Under Daley’s proposal, taxpayers won’t see any new fees. Instead, the mayor is opting to use $370 million from the lease of the city’s parking meters, paired with $114 million in spending cuts, to close the massive budget gap.

Some say dipping into the 75-year, $1.15 billion lease of the city’s parking meters is short-sighted.

“It’s an awful lot of reliance on one-time savings,” said Lawrence Msall, president of the Civic Federation, a tax policy and government research organization. “A $520 million deficit, to be effectively closed, needs more than one-time revenue sources to address it.”

Msall is concerned that using money from the lease will hurt Chicago’s credit rating, and its ability to borrow money in the future.

“The rating agencies have said that drawing down reserves will impact credit ratings,” Msall said.

According to Chicago’s Office of Budget and Management, the city’s bond ratings remain high. (See current ratings in sidebar)

Using money from the parking meter lease doesn’t solve the problem, it just defers it, adds Ralph Martire, executive director at the Center for Tax and Budget Accountability.

“This is very much a one-time temporary bailout,” Martire said. “Next year, when the mayor goes back to the budget, he is going to need to find that $370 million he used from the reserves this year. Where will he find it?”

Other civic leaders say Daley’s choice to tap the reserve was an inventive way to spare taxpayers.

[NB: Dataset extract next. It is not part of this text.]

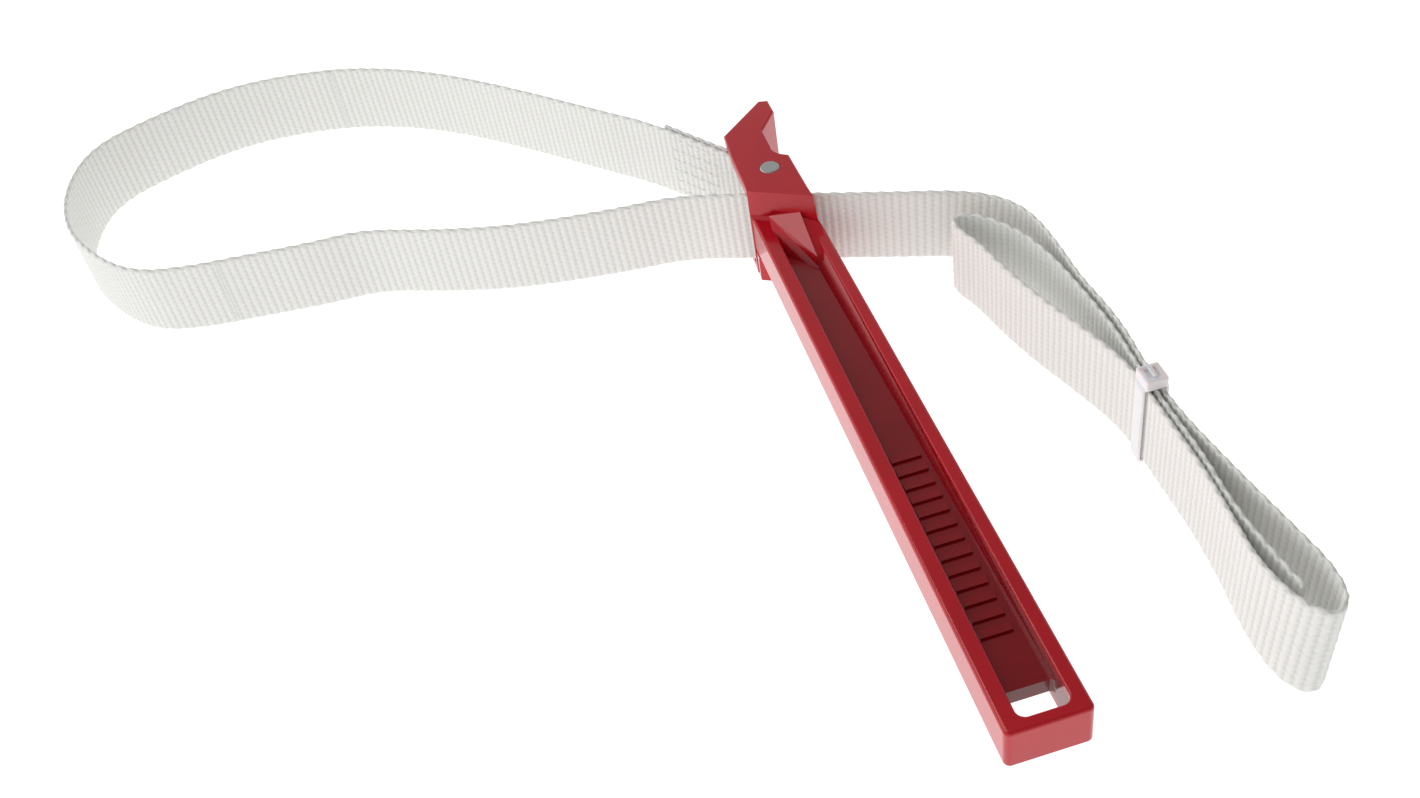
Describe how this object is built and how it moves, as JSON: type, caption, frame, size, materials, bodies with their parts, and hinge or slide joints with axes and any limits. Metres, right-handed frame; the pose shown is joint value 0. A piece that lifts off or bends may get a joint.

“I believe that during very difficult times, he did exactly what business would do,” said Jerry Roper, president of the Chicagoland Chamber of Commerce. “If you can’t borrow money, you go into your reserves with the thought in mind that if you use those reserves, you have to pay them back. We applaud him for that because that’s what reserves are there for.”

City labor unions are also standing behind Daley’s decision.

“The mayor is right to use city reserves to fill the budget hole and protect services and jobs,” said Anders Lindall, spokesman for the Chicago chapter of the American Federation of State, County and Municipal Employees. “The reason those reserves exist is to address just the kind of crisis we’re in now.”

Lindall is urging the aldermen not to approve spending cuts beyond the $114 million already proposed by the mayor.

“We certainly hope there will be no further cuts to the essential city services residents rely on,” Lindall said. “Those services are needed more than ever in this recession.”

However, Msall says it is irresponsible for the Mayor to maintain city spending, especially when revenue from income, sales and real estate taxes have dropped nearly one-third since 2007.

“There is no city service that can be overlooked in terms of possible reductions and eliminations,” Msall said.

Roper agrees that more spending cuts are necessary, but warns that the proposed cuts to the Chicago Convention and Tourism Bureau will hurt the city’s economy. Under the mayor’s proposal, the bureau stands to lose as much as $1.5 million, or 10.6 percent of its budget.

“They are our marketing arm for attracting conventions and trade shows to Chicago,” Roper said. “We believe strongly that the bureau is willfully under-funded.”

Roper says the chamber will join other organizations to raise private money to help attract and retain business.